De gemeente streeft ernaar om in 2030 het gebruik van nieuwe grondstoffen te halveren, en om in 2050 een volledige circulaire metropool te zijn. Dit houdt in dat grondstoffen en materialen binnen de stad telkens opnieuw gebruikt zullen worden. ‘Het plan van een circulaire stad gaat niet lukken als er geen makers zijn. Dan kunnen er ook geen dingen gerepareerd worden,’ stelt Hade Steenwinkel. Acht jaar lang had zij een werkplaats samen met haar vader. Deze werkplaats was gevestigd in een antikraakpand. Momenteel is zij directeur bij Fiction Factory, een grote werkplaats aan de rand van de stad waar 40 verschillende ambachtslieden werken. ‘Ik merk dat steeds meer van mijn medewerkers ook buiten de stad trekken.

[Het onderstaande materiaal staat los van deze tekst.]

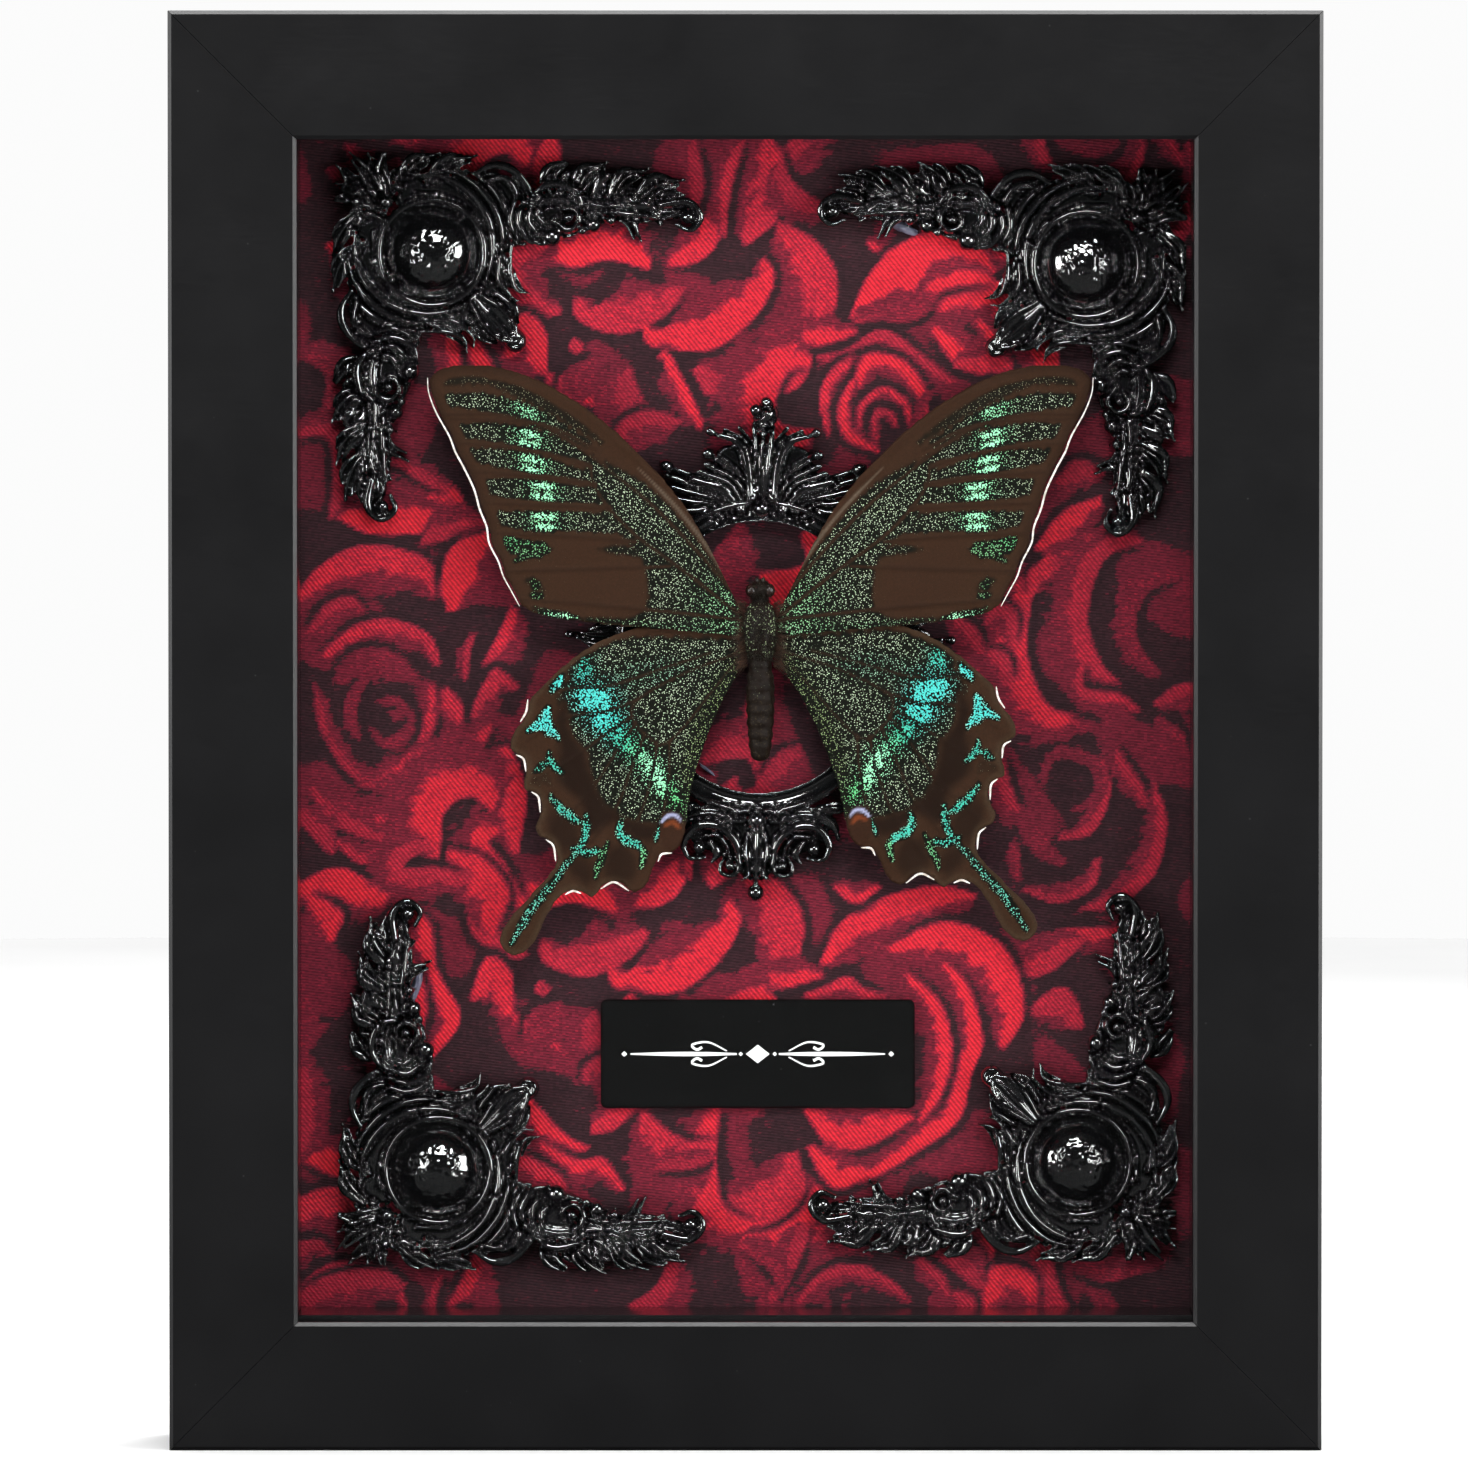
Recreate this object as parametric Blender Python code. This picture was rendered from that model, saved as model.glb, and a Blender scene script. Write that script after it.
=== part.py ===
"""A swallowtail butterfly mounted in a glazed shadow-box frame.

Metres, +Z up. The frame stands on its bottom edge with its front facing -Y. The origin is under the middle
of the object, on the surface that it stands on. Inside the box, "height" means the distance that something
stands proud of the cloth, towards the glass.
"""

import math

import bmesh
import bpy
from mathutils import Matrix, Vector

MM = 0.001

# Driving dimensions.
FRAME_WIDTH = 185 * MM
FRAME_HEIGHT = 231 * MM
FRAME_DEPTH = 34 * MM
RAIL_WIDTH = 20.6 * MM
LIP_WIDTH = 4.5 * MM
LIP_THICKNESS = 3 * MM
FRONT_CHAMFER = 0.6 * MM
BACK_CHAMFER = 0.4 * MM
MITRE_GAP = 0.1 * MM
CLEARANCE = 0.3 * MM

GLASS_THICKNESS = 2 * MM
LINER_DEPTH = 18 * MM
SILL_RISE = 0.8 * MM
CLOTH_THICKNESS = 0.6 * MM
BOARD_THICKNESS = 3 * MM
BACKBOARD_THICKNESS = 2.5 * MM

ORNAMENT_THICKNESS = 4.2 * MM
BOSS_RADIUS = 9 * MM
BOSS_HEIGHT = 7.4 * MM
CARTOUCHE_THICKNESS = 5.6 * MM
OPENING_HALF_WIDTH = 19.2 * MM
OPENING_HALF_HEIGHT = 21.8 * MM
PLATE_WIDTH = 50.8 * MM
PLATE_HEIGHT = 17.6 * MM
PLATE_THICKNESS = 1.6 * MM
PLATE_CORNER = 1 * MM

BODY_HEIGHT = 7.2 * MM
WING_THICKNESS = 0.4 * MM
FOREWING_ROOT_HEIGHT = 7.7 * MM
FOREWING_RISE = 0.028
HINDWING_ROOT_HEIGHT = 6.7 * MM
HINDWING_RISE = 0.02
RIGHT_HINDWING_SPREAD = math.radians(3.2)

POINT_LENGTH = 11 * MM
POINT_WIDTH = 6 * MM
POINT_THICKNESS = 0.5 * MM
POINT_SHOULDER = 5 * MM
POINT_TIP_WIDTH = 2.4 * MM
SIDE_POINT_OFFSET = 46.2 * MM
HANGER_WIDTH = 44 * MM
HANGER_HEIGHT = 9 * MM
HANGER_THICKNESS = 0.8 * MM
HANGER_TEETH = 10
TOOTHED_WIDTH = 26 * MM
TOOTH_DEPTH = 1.6 * MM
HANGER_HOLE_SPACING = 36 * MM
HANGER_HOLE_RADIUS = 1.2 * MM
HANGER_HOLE_RISE = 1 * MM
NAIL_SHANK_RADIUS = 0.8 * MM
NAIL_HEAD_RADIUS = 2.2 * MM
NAIL_HEAD_THICKNESS = 0.6 * MM

# Places in the box, as (x, z) from the middle of the frame.
MIDDLE = Vector((0, 0, FRAME_HEIGHT / 2))
CORNERS = {
    "top_left": (-50.6 * MM, 76.6 * MM, math.radians(1.6)),
    "top_right": (55.0 * MM, 74.7 * MM, math.radians(92.3)),
    "bottom_right": (53.8 * MM, -70.5 * MM, math.radians(180)),
    "bottom_left": (-49.7 * MM, -71.7 * MM, math.radians(272.7)),
}
CARTOUCHE_PLACE = (2.3 * MM, 11.3 * MM)
CARTOUCHE_LEAN = math.radians(0.96)
BUTTERFLY_PLACE = (2.4 * MM, 15.5 * MM)
PLATE_PLACE = (2.0 * MM, -53.0 * MM)

# Depths, worked out from the front of the frame to its back.
HANGER_PROUD = CLEARANCE + HANGER_THICKNESS + CLEARANCE + NAIL_HEAD_THICKNESS
FRONT = -(FRAME_DEPTH + HANGER_PROUD) / 2
BACK = FRONT + FRAME_DEPTH
GLASS_FRONT = FRONT + LIP_THICKNESS + CLEARANCE
LINER_FRONT = GLASS_FRONT + GLASS_THICKNESS + CLEARANCE
CLOTH_FRONT = LINER_FRONT + LINER_DEPTH + CLEARANCE
BOARD_FRONT = CLOTH_FRONT + CLOTH_THICKNESS + CLEARANCE
BACKBOARD_FRONT = BOARD_FRONT + BOARD_THICKNESS + CLEARANCE
BACKBOARD_BACK = BACKBOARD_FRONT + BACKBOARD_THICKNESS

# Half sizes of the hole seen from the front, and of the rebate behind it.
SIGHT = ((FRAME_WIDTH / 2 - RAIL_WIDTH), (FRAME_HEIGHT / 2 - RAIL_WIDTH))
REBATE = (SIGHT[0] + LIP_WIDTH, SIGHT[1] + LIP_WIDTH)

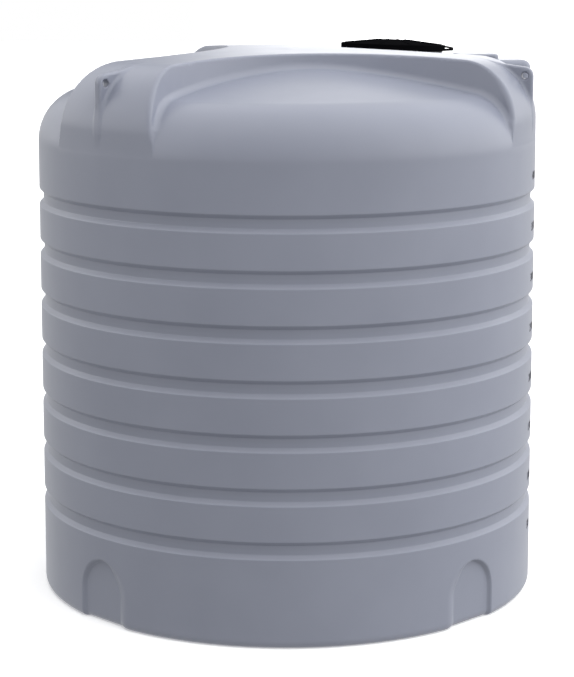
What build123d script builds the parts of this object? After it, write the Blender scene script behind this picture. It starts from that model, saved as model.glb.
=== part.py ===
from build123d import *
from math import atan2, cos, degrees, radians, sin, sqrt, tan
import os

os.makedirs("parts", exist_ok=True)

# Rotomoulded upright water tank, in millimetres and degrees.
# Z is up, the origin is the middle of the base, and -Y is the front.
# An azimuth is counted from the front towards +X.

# Tank wall
tank_radius = 930.0
wall = 7.5
base_corner_radius = 18.0

# Grooves round the wall
groove_count = 7
groove_pitch = 188.0
first_groove_height = 346.0
groove_opening = 60.0
groove_floor = 36.0
groove_depth = 15.0

# Flat arched pads for outlets, round the foot of the wall
pad_count = 4
pad_first_azimuth = 45.0
pad_width = 240.0
pad_height = 232.0
pad_depth = 20.0

# Lower roof: the floor of the three recesses
floor_shoulder_radius = 195.0
floor_shoulder_rise = 22.0
floor_slope = 9.7
floor_plateau_radius = 180.0

# Upper roof: the crown and the three lands between the recesses
land_setback = 0.5
land_shoulder_radius = 230.0
land_shoulder_rise = 83.5
crown_radius = 12000.0

# Crescent recesses, cut by drafted rounds that stand outside the tank
recess_count = 3
recess_first_azimuth = 15.0
recess_reach_ratio = 1.129
recess_radius_ratio = 0.809
recess_draft = 4.5
recess_rim_fillet = 20.0

# Tie-down lugs, one on the middle of each land
lug_first_azimuth = -45.0
lug_thickness = 32.0
lug_inset = 2.0
lug_top_drop = 35.5
lug_length = 158.0
lug_root_rise = 21.0
lug_root_depth = 60.0
lug_foot_drop = 57.5
lug_corner_radius = 28.0
lug_edge_fillet = 8.0
lug_hole_radius = 12.5
lug_hole_inset = 30.0
lug_hole_drop = 28.0

# Stepped boss, moulded at the end of the rear right recess: a level seat for the
# filling pipe, and below it the upright face for the overflow
boss_azimuth = 97.0
boss_width = 160.0
boss_face_inset = 10.0
boss_depth = 280.0
boss_foot_drop = 47.5
boss_top_drop = 23.5
inlet_step_setback = 125.0
inlet_step_fillet = 10.0
boss_corner_radius = 30.0

# Manhole neck, leaning outwards with the recess that it stands in
neck_azimuth = 135.0
neck_inset = 340.0
neck_drop = 7.5
neck_lean = 2.5
neck_radius = 172.0
neck_length = 125.0
neck_flange_width = 24.0
neck_flange_thickness = 12.0

# Manhole ring and its gasket
ring_gasket_thickness = 3.0
ring_gasket_setback = 1.0
ring_flange_overhang = 2.0
ring_flange_thickness = 8.0
ring_lip_inset = 6.0
ring_lip_thickness = 10.0
ring_lip_height = 8.0
ring_sleeve_clearance = 0.5
ring_sleeve_depth = 24.0

# Ring screws
screw_count = 8
screw_circle_outset = 11.0
screw_radius = 2.5
screw_clearance = 0.4
screw_head_radius = 5.5
screw_head_height = 3.6
screw_head_taper = 15.0
screw_length = 19.0

# Lid and its seal
lid_overhang = 7.0
lid_plate = 4.0
lid_skirt = 4.0
lid_skirt_drop = 18.0
lid_rim_drop = 1.5
lid_crown_rise = 17.0
lid_crown_radius = 60.0
lid_edge_fillet = 2.0
lid_rib_count = 10
lid_rib_width = 5.0
lid_rib_height = 3.0
lid_rib_inset = 8.0
seal_thickness = 4.0
seal_width = 12.0
seal_overhang = 1.0
seat_gap = 0.3

# Hinge, on the +X side of the ring
hinge_outset = 24.0
hinge_height = 13.0
hinge_pin_radius = 3.0
hinge_running_clearance = 0.06
hinge_barrel_radius = 7.0
hinge_lid_barrel = 36.0
hinge_ear = 12.0
hinge_side_gap = 0.5
hinge_notch_gap = 3.0
hinge_notch_depth = 8.0
hinge_arm_thickness = 6.0
hinge_ear_overlap = 10.0
pin_end = 2.6
pin_chamfer = 0.6
clip_thickness = 1.5
clip_radius = 6.0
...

In Amsterdam wonen met kinderen is niet mogelijk met het salaris dat wij te bieden hebben.’ 

Onderzoek 

Student-journalist Martijn Lammerts bracht voor Waag Futurelab het afgelopen halfjaar de maakbedrijven van Amsterdam-Noord in kaart. Onder de onderzochte maakbedrijven vallen ambachtslieden, reparateurs en stichtingen en broedplaatsen van deze sector. Het onderzoek maakt deel uit van het Europese project Centrinno. Hierbij staat de waarde van makerschap in de stad centraal. Negen steden, waaronder Amsterdam, werken met dit Europese project samen om tot nieuwe strategieën en werkwijzen te komen rond inclusieve en duurzame gebiedsontwikkeling waarin makers een duidelijke plek hebben. 

Vanavond licht Lammerts zijn onderzoek toe. Uit het onderzoek blijkt dat 60 procent van de maakbedrijven in Amsterdam-Noord het gebied voor het einde van 2028 zal verlaten. Lammerts vertelt dat het onderzoek is gefocust op Amsterdam-Noord maar dat de resultaten staan voor een groter probleem dat speelt in de gehele stad. ‘In het centrum is al een trek van makers naar de randen van de stad geweest. In Amsterdam-Noord zitten nu nog veel makers. Dit onderzoek is een indicatie van hoe het nou echt zit met de makers,’ vult Custers aan.

Frustratie 

Halverwege de avond neemt maker Houk van Lier vanuit het publiek het woord. Hij is maker op het NDSM-werf en geeft tevens les aan kinderen om hen het vak te leren. ‘Ik vind ons allemaal veel te bescheiden. We zijn de rafelrandjes van de stad aan het opknappen en we worden eruit gedrukt. Als Amsterdammers willen dat de huizen nog gerepareerd worden en dat keukens nog gebouwd worden hebben ze ons nodig. De makers mentaliteit hebben niet veel mensen. Ik zie dat als ik kinderen les geef. Er is een jochie van 7 die een paar weken mee doet en die bouwt nu in zijn eentje een bankje. Volwassenen snappen niet dat hij dat kan. De enige reden daarvoor is dat hij de mindset heeft dat hij het echt wil kunnen.’ Boudewien van Heek is goudsmid en is het met van Lier eens. ‘Het is 2 voor 12. Heel Nederland zegt dat de ambacht belangrijk is maar er gebeurt niets. We kunnen praten als Brugman maar we moeten actie ondernemen.’ 

Oplossingen

De makers willen langere huurcontracten en een huurprijs die zij kunnen betalen. Over manieren waarop dit kan worden bereikt wordt uitvoerig gesproken. ‘Projectontwikkelaars gaan nooit plekken voor ons bouwen omdat dit niet winstgevend is. Het aantal vierkante meters die je reserveert voor dit soort bedrijven is geen verdienmodel,’ stelt meubelmaker Dexter van Ekeren. Een subsidie van de gemeente wordt meermaals aangehaald als een mogelijke oplossing voor de problemen. ‘Beleidsmakers, politici, en projectontwikkelaars moeten hier zitten en met hen moeten we om de tafel,’ zegt van Lier.